Agência France-Presse
postado em 27/11/2009 11:26
DUBLIN - A investigação sobre os abusos sexuais cometidos contra crianças pelos padres católicos na Irlanda deveria ser ampliada para todo o país, pediu uma das vítimas nesta sexta-feira (27/11), um depois da apresentação de um relatório que condena décadas de encobrimento dos fatos pela arquidiocese de Dublin."Peço a extensão das atribuições da comissão de investigação ao conjunto das arquidioceses do país", declarou Marie Collins, vítima de abusos nos anos 1960.
A imprensa da católica da Irlanda se mostrou horrorizada nesta sexta-feira diante de tantas revelações. "Satânico", escreveu o Irish Examiner, denunciando "horrores que só podem ser definidos como diabólicos". "Há alguns anos a história de abusos sexuais e físicos contra crianças era descrita como o Holocausto irlandês. Na época, a descrição parecia extrema. Lamentavelmente, o tempo a justificou", acrescentou. O jornal afirma ainda que a "corrupção do poder e a natureza fundamentalmente podre das relações entre a Igreja católica e o Estado foi revelada no informe".
O Irish Times critica também o "silêncio estudado do Vaticano" ante os pedidos de mais informações, que "alimentará a suspeita de que a Igreja continua fixada em proteger sua arruinada imagem". Segundo o relatório de uma investigação oficial, publicado na quinta-feira, a Igreja Católica da Irlanda encobriu os abusos sexuais cometidos por padres da região de Dublin envolvendo centenas de crianças durante várias décadas,
O documento, de mais de 700 páginas, fala sobre a atitude da hierarquia católica no arcebispado de Dublin entre os anos 1975 a 2004. Acusa, principalmente, quatro arcebispos por não terem denunciado à Gardai (polícia) que sabiam dos abusos sexuais, cometidos a partir dos anos 60.
"A preocupação do arcebispado de Dublin na gestão dos casos de abusos sexuais com crianças, pelo menos até metade dos anos 1990, foi de guardar segredo, evitar o escândalo, proteger a reputação da Igreja e de preservar seus bens", continuou o documento. "A comissão não tem dúvidas de que os abusos a crianças pelo clero foram dissimulados pelo arcebispado de Dublin e as outras autoridades eclesiásticas durante o essencial do período", destacou o relatório.
"As autoridades do Estado facilitaram esta dissimulação, ao não assumirem suas responsabilidades" e "o bem-estar das crianças, que deveria ter sido a prioridade, não era nem um fator levado em consideração no início", acusou o relatório.

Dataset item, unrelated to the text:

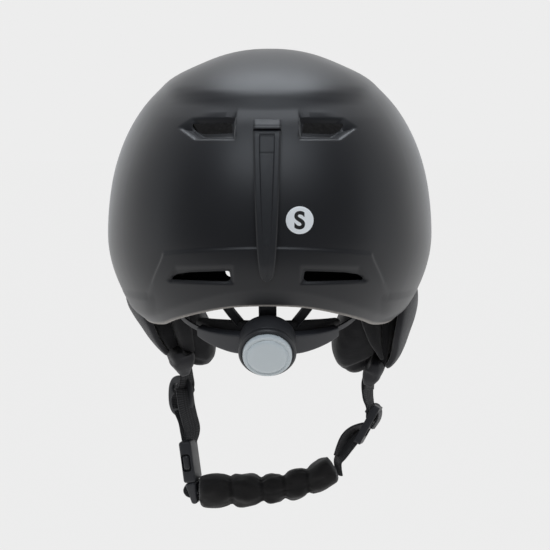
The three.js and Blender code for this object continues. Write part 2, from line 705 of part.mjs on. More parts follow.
function buildChinPad() {
  const rows = [[47.8, -268, 0.55], [43, -267.5, 0.95], [22, -268, 1], [0, -268, 1], [-20, -266.4, 1],
    [-35, -260, 0.9], [-44, -252.5, 0.42]];
  const stations = bandStations(rows).map((station, i) => ({ ...station, scale: rows[i][2] }));
  for (const [i, station] of stations.entries()) {
    station.across = new THREE.Vector3(0, 1, 0);
    const before = stations[Math.max(i - 1, 0)].at;
    const after = stations[Math.min(i + 1, stations.length - 1)].at;
    station.through = after.clone().sub(before).normalize().cross(station.across);
  }
  const section = [];
  for (let i = 0; i < 12; i += 1) {
    const angle = (i / 12) * 360 * degrees;
    section.push([15 * Math.cos(angle), 10.2 * Math.sin(angle)]);
  }
  addNode(helmet, 'chin_pad', sweep(stations, section), padFabric());
}

buildShellAndFoam();
buildComfortPads();
buildGoggleClip();
buildSizeSticker();
buildEar('left');
buildEar('right');
buildCradle();
buildDial();
buildRack('left', 1);
buildRack('right', -1);
buildHangers();
buildStraps();
buildLadderLocks();
buildBuckleFemale();
buildBuckleMale();
buildChinPad();

export default helmet;
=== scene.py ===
import math

import bmesh
import bpy
import numpy as np
from mathutils import Matrix, Vector
from mathutils.noise import noise


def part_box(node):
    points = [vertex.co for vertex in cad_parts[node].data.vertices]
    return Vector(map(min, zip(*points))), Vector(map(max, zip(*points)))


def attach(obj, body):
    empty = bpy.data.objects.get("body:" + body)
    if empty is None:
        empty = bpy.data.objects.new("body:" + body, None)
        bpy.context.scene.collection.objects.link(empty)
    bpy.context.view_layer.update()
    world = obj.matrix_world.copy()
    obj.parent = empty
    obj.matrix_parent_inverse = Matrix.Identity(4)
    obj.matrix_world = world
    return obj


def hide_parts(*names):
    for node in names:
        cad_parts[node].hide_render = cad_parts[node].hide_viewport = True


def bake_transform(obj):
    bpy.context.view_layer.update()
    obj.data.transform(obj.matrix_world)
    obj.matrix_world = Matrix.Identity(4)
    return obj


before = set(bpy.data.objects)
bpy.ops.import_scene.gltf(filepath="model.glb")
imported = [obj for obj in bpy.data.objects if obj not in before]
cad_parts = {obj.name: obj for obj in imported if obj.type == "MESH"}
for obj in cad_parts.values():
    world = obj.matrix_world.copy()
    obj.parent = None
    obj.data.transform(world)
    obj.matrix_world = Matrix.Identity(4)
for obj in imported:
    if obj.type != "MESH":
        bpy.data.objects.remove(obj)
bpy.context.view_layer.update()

# Shapes are worked out in millimetres in the row frame and written to meshes in metres.
MM = 0.001
SHELL_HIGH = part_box("outer_shell")[1]
STICKER_LOW, STICKER_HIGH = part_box("size_sticker")

# ---- The shell's driving dimensions, as on the CAD part; the rims are (degrees from the back, height) ----
SHELL_TOP = SHELL_HIGH[2] / MM
HALF_WIDTH = SHELL_HIGH[0] / MM
HALF_LENGTH = SHELL_HIGH[1] / MM
WIDEST_Z = -89
PLAN_POWER = 2.25
PROFILE_POWER = 2.2
SHELL_TUCK = 134
SHELL_WALL = 3
FOAM_GAP = 0.6
CAVITY = {"top": 8, "width": 81, "length": 105, "tuck": 204}
SHELL_RIM = ((0, -134), (10, -134.8), (17, -137), (25, -140.4), (36, -145.4), (46, -149.6), (58, -149.4),
             (70, -146.2), (80, -139.5), (90, -131), (125, -117), (150, -104), (180, -101))
LINING_FOOT = -123
FOAM_RIM = ((0, -126), (45, -126), (66, -116), (100, -114), (125, -108), (150, -99), (180, -97))

# ---- The fit system's own frame ----
FIT_CENTRE = Vector((0, 42.9, -121))
FIT_TILT = math.radians(32)

STRAP_Y = -8


def step_between(low, high, value):
    """0 at low, 1 at high, eased at both ends; low may be above high."""
    share = np.clip((value - low) / (high - low), 0, 1)
    return share * share * (3 - 2 * share)


def through(table, position):
    """A smooth value through rows of (position, value), flat at both ends."""
    xs = np.array([row[0] for row in table], float)
    ys = np.array([row[1] for row in table], float)
    slopes = np.zeros(len(xs))
    slopes[1:-1] = (ys[2:] - ys[:-2]) / (xs[2:] - xs[:-2])
    position = np.clip(position, xs[0], xs[-1])
    k = np.clip(np.searchsorted(xs, position) - 1, 0, len(xs) - 2)
    run = xs[k + 1] - xs[k]
    t = (position - xs[k]) / run
    stay = ys[k] * (2 * t**3 - 3 * t**2 + 1) + ys[k + 1] * (3 * t**2 - 2 * t**3)
    return stay + run * (slopes[k] * (t**3 - 2 * t**2 + t) + slopes[k + 1] * (t**3 - t**2))


# ---------------------------------------------------------------- meshes
def new_object(name, data):
    obj = bpy.data.objects.new(name, data)
    bpy.context.scene.collection.objects.link(obj)
    return obj


def finish_mesh(name, mesh, material, body, sharp_angle=35):
    mesh.validate()
    obj = new_object(name, mesh)
    mesh.materials.append(material)
    smooth_mesh(mesh, sharp_angle)
    if body:
        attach(obj, body)
    return obj


def smooth_mesh(mesh, sharp_angle):
    mesh.polygons.foreach_set("use_smooth", [True] * len(mesh.polygons))
    if sharp_angle is not None:
        mesh.set_sharp_from_angle(angle=math.radians(sharp_angle))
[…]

A comissão divulgou ainda "o caso de um padre que admitiu ter abusado sexualmente de mais de 100 crianças" e de um outro que "reconheceu ter cometido abusos, em média, uma vez a cada quinze dias durante seu ministério que durou mais de 25 anos". Em entrevista à imprensa, o ministro islandês da Justiça Dermot Ahern manifestou seu sentimento de "repugnância e de cólera" ao ler este informe.
Ahern disse que o relatório é um "catálogo de atos maléficos cometidos em nome do que era considerado como o bem geral". Ele destacou a "ironia cruel de uma igreja que, motivada em parte pelo desejo de evitar o escândalo, criou um outro, de dimensão incrível".
As conclusões desta investigação apareceram seis meses após um outro relatório que horrorizou a Irlanda em maio, revelando décadas de abusos sexuais, a partir dos anos 1930 em instituições para crianças dirigidas pela Igreja Católica.
O arcebispo de Dublin, Diarmuid Martin, pediu desculpas e expressou "pesar e vergonha" pelo encobrimento dos abusos sexuais cometidos por padres católicos contra crianças em suas arquidioceses.
"Ofereço a todos e a cada um dos sobreviventes minhas desculpas, meu pesar e minha vergonha pelo ocorrido", declarou o arcebispo, acrescentando: "tenho consciência de que nenhuma palavra de desculpa será suficiente". "O fato de que os autores dos abusos eram padres constitui, ao mesmo tempo, uma ofensa a Deus e uma afronta ao sacerdócio", destacou.